The important thing is that there is an agenda behind every single one of these images. That was the point of the essay. If you see it, it is something that you could use for yourself.
'Thank you to everyone for taking the time to make comments."
My pleasure, to the detriment of my creditors. Thank you for responding thoughtfully.
"For me, the photograph is revealing because it shows there is a big difference between planning to be shot and actually being shot. The look his face says it all. His arm hurt, he is probably hoping (or glad) that the bullet did not break a bone, but at the same time a little relieved that he achieved what he set out to do. It is all right there. For me, he looks relatively calm and collected for just having been shot."
This seems more reasonable and is more interesting than your original description. "Probably" and "for me" help a lot.
"The deeper question is who took the photo? Was it a spectator or was it a photographer arranged by Burden ahead of time?"

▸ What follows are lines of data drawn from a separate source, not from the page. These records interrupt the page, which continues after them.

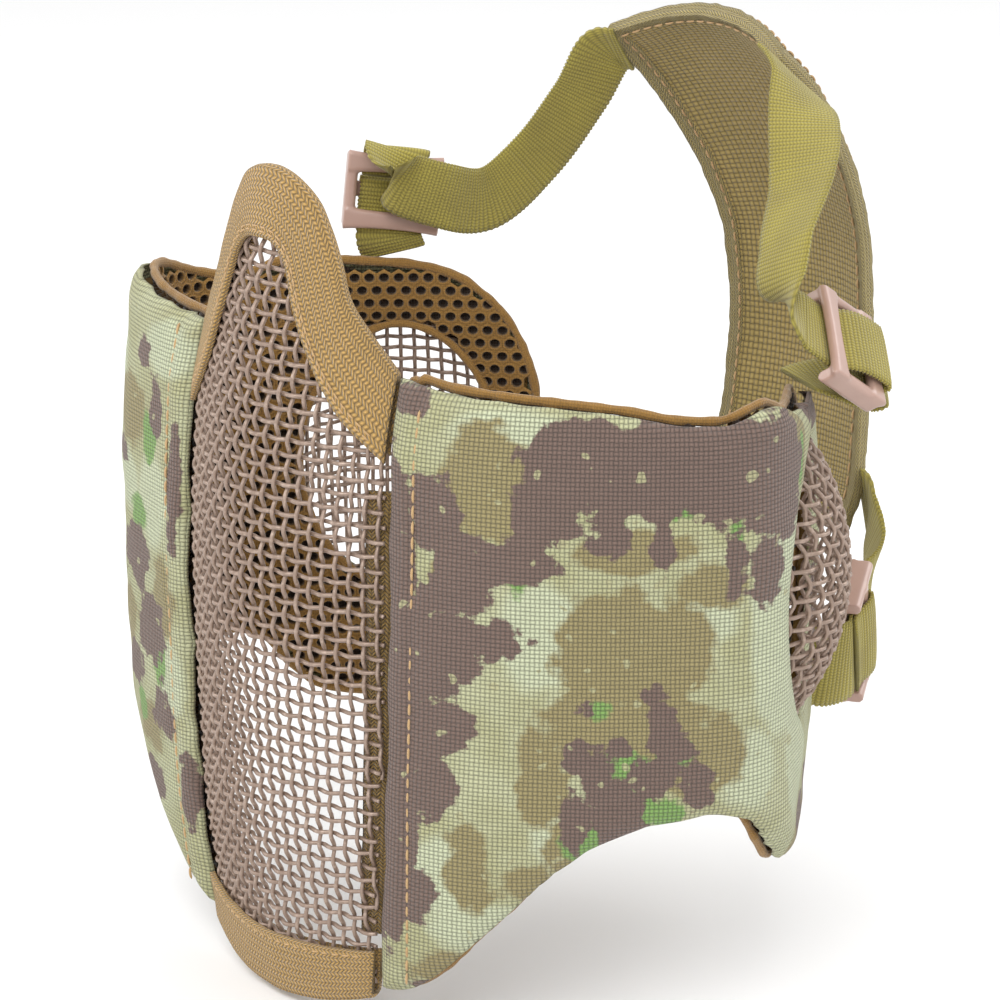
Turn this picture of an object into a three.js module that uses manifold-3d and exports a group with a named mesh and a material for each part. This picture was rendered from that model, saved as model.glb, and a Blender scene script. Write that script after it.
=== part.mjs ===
// Half-face field mask: a domed wire front between two padded cheek panels with domed wire
// ear guards, elastic webbing, four tri-glide buckles and a woven rear pad.
// Millimetres. +Z is up, the front faces -Y, +X is the wearer's left.
// The origin lies midway between the ear guards, at the height of their centres.
import * as THREE from "three";
import { mergeVertices } from "three/addons/utils/BufferGeometryUtils.js";
import Module from "manifold-3d";

const wasm = await Module();
wasm.setup();

// ---- driving dimensions ----
const GAP = 0.3; // clearance between touching pieces

// front wire dome
const WIRE_SHEET = 1.0; // thickness of the woven wire cloth, crimps included
const CHIN_Z = -93;
const NOSE_Z = 77.6;
const CHIN_RISE = 5; // how much higher the chin edge is at the seams
const RIDGE_POWER = 1.8; // roundness of the dome's cross-section
// height, half-width at the seam, Y of the seam, Y of the centre ridge
const FRONT_SECTIONS = [
  [-93, 26.2, -84.3, -90.0],
  [-50, 31.0, -86.5, -96.0],
  [0, 33.0, -86.5, -98.0],
  [24, 32.0, -85.5, -96.8],
  [42, 31.0, -82.0, -95.2],
  [80, 24.0, -76.0, -89.0],
];
// outer and inner outline of the nose binding, half-width and height, seam to apex
const NOSE_OUTER = [[31, 41.4], [26, 47.5], [20.9, 54], [17, 63], [11.5, 73], [6, 77.6], [0, 79]];
const NOSE_INNER = [[31.6, 25], [22.5, 33], [15.5, 43], [10.3, 54], [7.4, 61.5], [4.2, 64.8], [0, 65.5]];
const BINDING = 1.3; // thickness of one leaf of the knitted binding
const CHIN_BAND = 12.5; // height of the chin binding

// cheek panels: heading in degrees from +Y towards the outside, by distance from the seam
const SEAM = [33, -83];
const LEFT_HEADINGS = [
  [0, 82], [15, 62], [30, 46], [57, 36], [66, 22], [75, -10], [86, -34], [104, -43],
  [124, -41], [131, -34], [137, -22], [152, -20]];
const RIGHT_HEADINGS = [[0, 84], [22, 76], [36, 54], [50, 12], [62, -12], [86, -28], [110, -42], [152, -52]];
const PANEL_START = 1.6; // clearance from the seam axis, which lets the panel fold
const PANEL_END = 136;
const SEAM_FADE = 60; // length over which the panel leaves the seam's own curve
const PANEL_BULGE = 2; // outward swell of the cheek at mid height
// how far each soft panel's top edge has ridden up or sagged, by distance from the seam
const LEFT_LIFT = [[0, 0], [70, 0], [90, -5.5], [116, -5.5], [136, 0]];
const RIGHT_LIFT = [[0, 0], [20, 3], [42, 7], [72, 3], [100, 2.5], [124, 1], [136, 0]];
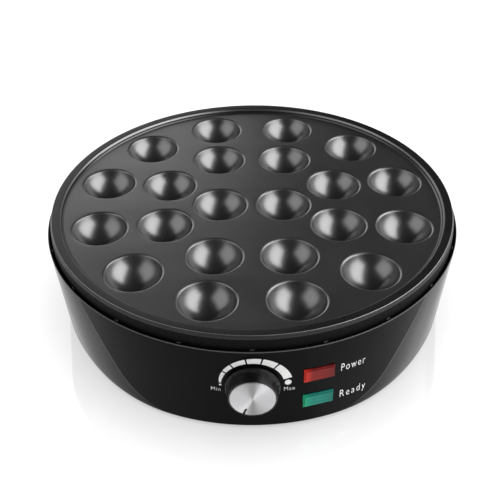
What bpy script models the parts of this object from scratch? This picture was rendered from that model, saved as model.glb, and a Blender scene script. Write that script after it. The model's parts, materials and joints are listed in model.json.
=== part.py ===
"""Cake pop maker: a round electric cooker with one open plate of 22 round cups.

The drum's axis is vertical. Heights are measured from the plate's top face, angles from the
front (-Y) towards the right (+X), and the whole appliance hangs on one empty, which lifts it
onto its feet and centres it front to back.
"""

import math

import bmesh
import bpy
from mathutils import Matrix, Vector

# Clearances and cutting allowances
fit_gap = 0.0003
weld_distance = 0.00001
overrun = 0.002
sink = 0.0008

# Cups and plate
cup_radius = 0.0189
cup_depth = 0.0145
cup_lip_width = 0.0012
cup_lip_share = 0.35
cup_web = 0.0046
cup_wall = 0.0023
cup_segments = 14
cup_rings = 3
dome_segments = 10
dome_rings = 3
plate_thickness = 0.0032
plate_segments = 44
outer_count = 12
inner_count = 8
centre_count = 2

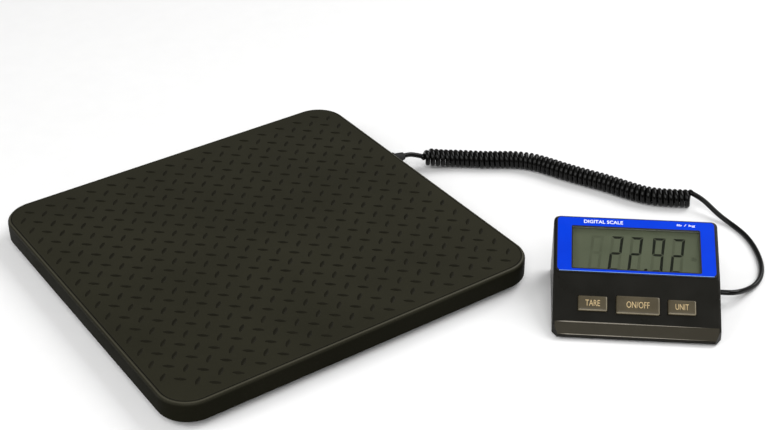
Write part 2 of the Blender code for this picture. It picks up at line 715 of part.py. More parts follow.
def build_battery():
    """Battery body lying across the bay, and the snap at its +X end."""
    length, depth, height = BATTERY
    end = length / 2
    y, z = BAY_Y + 0.4, BASE_Z + 2.4
    bm = box((-end, end - 4.0), (y, y + depth), (z, z + height))
    round_edges(bm, lambda e: abs(e.verts[0].co.x - e.verts[1].co.x) > 10, 1.8, 2)
    add_piece(bm, "battery_9v", "battery_case", display_frame, smooth=35)
    bm = box((end - 3.7, end + 0.2), (BAY_Y + 1.4, BAY_Y + 25), (BASE_Z + 4.4, BASE_Z + 17))
    add_piece(bm, "battery_snap", "snap_black", display_frame)


def build_jack():
    """DC jack in the rear wall."""
    inside = -WALL - GAP
    profile = [            # radius, distance rearwards from the rear wall's outer face
        (0.9, -10), (2.75, -10), (2.75, -0.4), (4.4, -0.4),
        (4.4, inside), (6.4, inside), (6.4, -12.5), (0.9, -12.5),
    ]
    bm = lathe(profile, 16, (JACK_X, REAR_Y, JACK_Z), "Y")
    add_piece(bm, "dc_jack", "snap_black", display_frame, smooth=35)


# ================================================================ display: label and keys
# name, material, face, half width, lower and upper edge up the slope, n from and to
PLATES = [
    ("window_pane", "lens_clear", "label", 48.4, 3.7, 42.8, -1.9, -0.2),
    ("lcd_cell", "lcd_glass", "label", 48.7, 3.7, 44.3, -6.4, -3.6),
    ("contact_strip", "zebra_pink", "label", 46, 4.1, 6.5, -8.9, -6.7),
    ("main_board", "board_green", "label", 50, 2.5, 43.5, -10.9, -9.3),
    ("key_board", "board_green", "keys", 46, KEY_ROW - 6, KEY_ROW + 13, -10.3, -8.7),
]


def build_plates():
    for name, material, face, half, *extent in PLATES:
        add_piece(face_box(face, 0, half, *extent), name, material, display_frame)


def build_label():
    """Label sheet with an open window."""
    low, high = 0.1, 0.5
    rings = [face_rect("label", *size, radius, n, 3) for size, radius, n in (
        (LABEL, 2.6, low), (LABEL, 2.6, high), (WINDOW, 0.8, high), (WINDOW, 0.8, low))]
    add_piece(loft(rings, close=True), "label_overlay", "label_blue", display_frame)


def build_lcd_holder():
    """Frame round the liquid-crystal cell, with a narrower opening in front of it."""
    outline = (100.6, 2.2, 45.8, 1.5)      # width, lower and upper edge, corner radius
    opening = (95.0, 4.6, 42.6, 0.8)
    pocket = (98.0, 3.4, 44.6, 0.8)
    rings = [face_rect("label", *shape, n, 2) for shape, n in (
        (outline, -2.5), (opening, -2.5), (opening, -3.3),
        (pocket, -3.3), (pocket, -7.4), (outline, -7.4))]
    add_piece(loft(rings, close=True), "lcd_holder", "holder_white", display_frame)


KEY_STATIONS = [           # n, growth of the outline on each side, corner radius
    (-3.6, 0.9, 0.6), (-2.5, 0.9, 0.6), (-2.5, 0.0, 0.9),
    (KEY_OUT - 0.7, 0.0, 0.9), (KEY_OUT - 0.1, -0.6, 0.7), (KEY_OUT, -1.2, 0.5),
]


def build_key(name, x, width, height):
    """Key with a lip under the case wall."""
    rings = []
    for n, grow, radius in KEY_STATIONS:
        reach = height / 2 + grow
        rings.append(face_rect("keys", width + 2 * grow, KEY_ROW - reach, KEY_ROW + reach,
                               radius, n, 2, x))
    add_piece(loft(rings), "key_" + name, "key_grey", display_frame,
              on("keys", x, KEY_ROW, 0), 30)


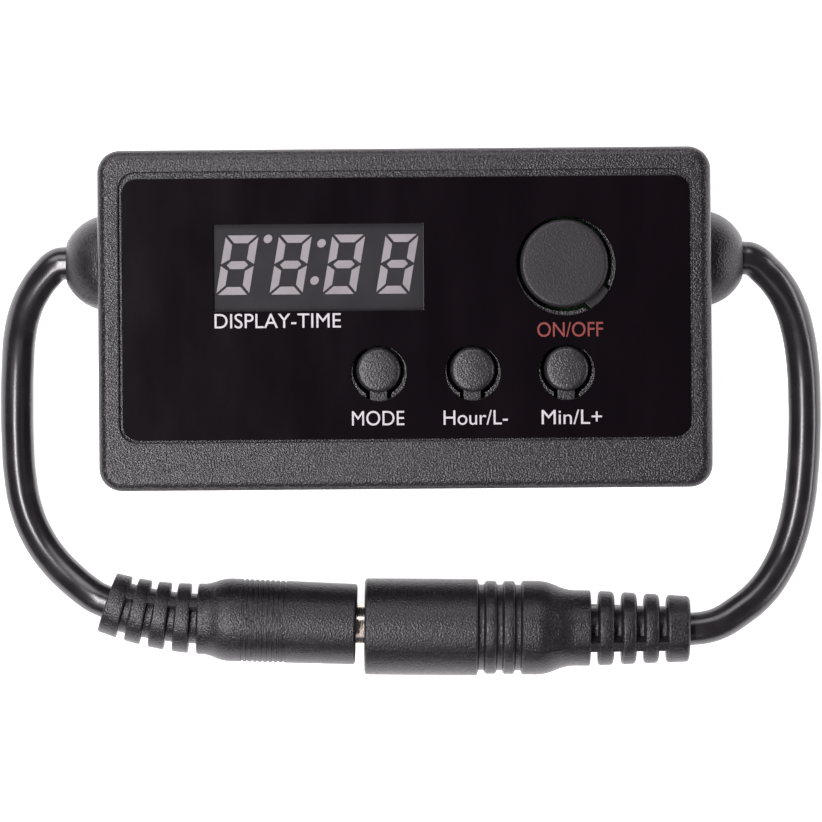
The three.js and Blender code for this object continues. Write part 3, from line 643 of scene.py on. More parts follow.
@dataclass(frozen=True)
class PlatedMetal(Finish):
    """Plated or bare metal with fine turning marks and a slight stain."""

    stain: Colour
    rough: tuple[float, float] = (0.12, 0.3)

    def dress(self) -> Nodes:
        """Makes a metal with marks across its axis.

        Returns:
            The nodes.
        """
        nodes = Nodes(self.name, self.rough[0], metallic=1.0)
        marks = nodes.noise(size=0.12, detail=2.0, place=nodes.stretched((1.0, 0.08, 0.08)))
        stains = nodes.noise(size=1.5, detail=3.0)
        nodes.colour(nodes.ramp(stains, [(0.35, self.stain), (0.6, self.colour)]))
        nodes.roughness(nodes.range(marks, (0.3, 0.7), self.rough))
        nodes.bump(marks, 0.002)
        return nodes


@dataclass(frozen=True)
class SmoothPlastic(Finish):
    """Plain moulded plastic, lacquer or epoxy with a faint flow pattern."""

    rough: tuple[float, float] = (0.35, 0.5)
    variation: float = 0.12
    texture: float = 0.003

    def dress(self) -> Nodes:
        """Makes a near-plain colour with a fine skin.

        Returns:
            The nodes.
        """
        nodes = Nodes(self.name, self.rough[0])
        flow = nodes.noise(size=2.5, detail=3.0)
        deep, pale = self.tint(1 - self.variation), self.tint(1 + self.variation)
        nodes.colour(nodes.ramp(flow, [(0.3, deep), (0.7, pale)]))
        nodes.roughness(nodes.range(flow, (0.3, 0.7), self.rough))
        nodes.bump(nodes.noise(size=0.15, detail=2.0), self.texture)
        return nodes


@dataclass(frozen=True)
class CircuitLaminate(Finish):
    """Green solder mask with copper tracks that show through it."""

    track: Colour

    def dress(self) -> Nodes:
        """Makes tracks on a grid under a gloss mask.

        Returns:
            The nodes.
        """
        nodes = Nodes(self.name, 0.35)
        bricks = nodes.tree.nodes.new("ShaderNodeTexBrick")
        bricks.inputs["Scale"].default_value = 1 / (6.0 * MM)
        bricks.inputs["Mortar Size"].default_value = 0.06
        for socket, colour in (("Color1", self.colour), ("Color2", self.colour), ("Mortar", self.track)):
            bricks.inputs[socket].default_value = (*colour, 1.0)
        nodes.link(nodes.place, bricks, "Vector")
        nodes.colour(bricks.outputs["Color"])
        nodes.bump(bricks.outputs["Fac"], 0.02)
        return nodes


@dataclass(frozen=True)
class ClearSheet(Finish):
    """Thin clear sheet that is seen only by a slight veil and its gloss."""

    alpha: float
    roughness: float = 0.06

    def dress(self) -> Nodes:
        """Makes a nearly invisible gloss with a faint waviness.

        Returns:
            The nodes.
        """
        nodes = Nodes(self.name, self.roughness)
        nodes.shader.inputs["Alpha"].default_value = self.alpha
        waves = nodes.noise(size=4.0, detail=2.0)
        nodes.colour(nodes.ramp(waves, [(0.35, self.colour), (0.65, self.tint(1.2))]))
        nodes.bump(waves, 0.002)
        return nodes


@dataclass(frozen=True)
class PrintedInk(Finish):
    """Screen-printed ink with slightly uneven cover."""

    def dress(self) -> Nodes:
        """Makes an even ink with a fine mottle.

        Returns:
            The nodes.
        """
        nodes = Nodes(self.name, 0.45)
        cover = nodes.noise(size=0.3, detail=3.0)
        nodes.colour(nodes.ramp(cover, [(0.3, self.tint(0.82)), (0.55, self.colour)]))
        nodes.roughness(nodes.range(cover, (0.3, 0.7), (0.38, 0.55)))
        return nodes


HOUSING = GrainedPlastic("housing_grain", (0.012, 0.0104, 0.012), (0.032, 0.0285, 0.0323), grain=0.2,
                         depth=0.085, rough=(0.2, 0.3), specular=0.42)
KEY_TOP = GrainedPlastic("key_grain", (0.018, 0.016, 0.0183), (0.03, 0.027, 0.031), grain=0.2,
                         depth=0.035, rough=(0.34, 0.46), specular=0.3)
SMALL_KEY_TOP = GrainedPlastic("small_key_grain", (0.012, 0.0107, 0.0123), (0.03, 0.0275, 0.0305),
                               grain=0.22, depth=0.06, rough=(0.28, 0.4), specular=0.5)
MOULDED = GrainedPlastic("moulded_grain", (0.009, 0.0075, 0.0092), (0.024, 0.0215, 0.0245), grain=0.2,
                         depth=0.075, rough=(0.26, 0.38), specular=0.45)
JACKET = CordJacket("cord_jacket", (0.010, 0.0085, 0.0105))
LABEL = GlossFilm("label_film", (0.0035, 0.0018, 0.0033))
WHITE_INK = PrintedInk("white_ink", (0.50, 0.485, 0.50))
RED_INK = PrintedInk("red_ink", (0.19, 0.02, 0.014))
FACE_GREY = SmoothPlastic("reflector_grey", (0.0155, 0.0142, 0.0178), rough=(0.75, 0.85), variation=0.04,
                          texture=0.002)
EPOXY = SmoothPlastic("display_epoxy", (0.30, 0.281, 0.291), rough=(0.3, 0.4), variation=0.05)
PANE = ClearSheet("clear_acrylic", (0.02, 0.018, 0.02), 0.06)
BLACK = SmoothPlastic("black_component", (0.012, 0.012, 0.013))
WHITE = SmoothPlastic("switch_plunger", (0.62, 0.6, 0.55))
NICKEL = PlatedMetal("nickel", (0.74, 0.69, 0.62), (0.60, 0.53, 0.44))
STEEL = PlatedMetal("zinc_steel", (0.62, 0.61, 0.58), (0.48, 0.46, 0.42), rough=(0.2, 0.4))
CAN = PlatedMetal("can_aluminium", (0.72, 0.73, 0.74), (0.6, 0.6, 0.6), rough=(0.25, 0.4))
BOARD = CircuitLaminate("board_laminate", (0.008, 0.07, 0.022), (0.03, 0.14, 0.045))
RED_WIRE = SmoothPlastic("red_wire", (0.4, 0.015, 0.012), rough=(0.3, 0.45))
BLACK_WIRE = SmoothPlastic("black_wire", (0.01, 0.01, 0.011), rough=(0.3, 0.45))
INSERT = SmoothPlastic("connector_insert", (0.014, 0.014, 0.015))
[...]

It was arranged that Barbara T Smith, who had been a fellow MFA student at Irvine, would take photos at the event. I don't know if she was the only photographer there, so I'm not sure if this one was hers....or was Smith only a spectator? I'm not sure anymore -- I was told about this over 30 years ago. In any case, I think it's safe to say that Burden did make sure that the event was documented. As I recall, it was not so public; it was (reasonably!) considered a bad idea to throw a public shooting.
"But just because something is artificial does not mean it is not useful and can't be used to convey a powerful message."
Agreed. I was only advising the viewer to exercise some caution.
"I think a few people have misunderstood what I was trying to get at in the essay."
I couldn't quite put your thesis together and should have said so when I commented earlier.
"Warhol's studio is dark, artificially lit, and had reflective ceilings not because I am interpreting that but because that is the message he wanted to send."
Fair enough.
"The important thing is that there is an agenda behind every single one of these images."
I'm trying in vain to think of a photograph for which that is not true.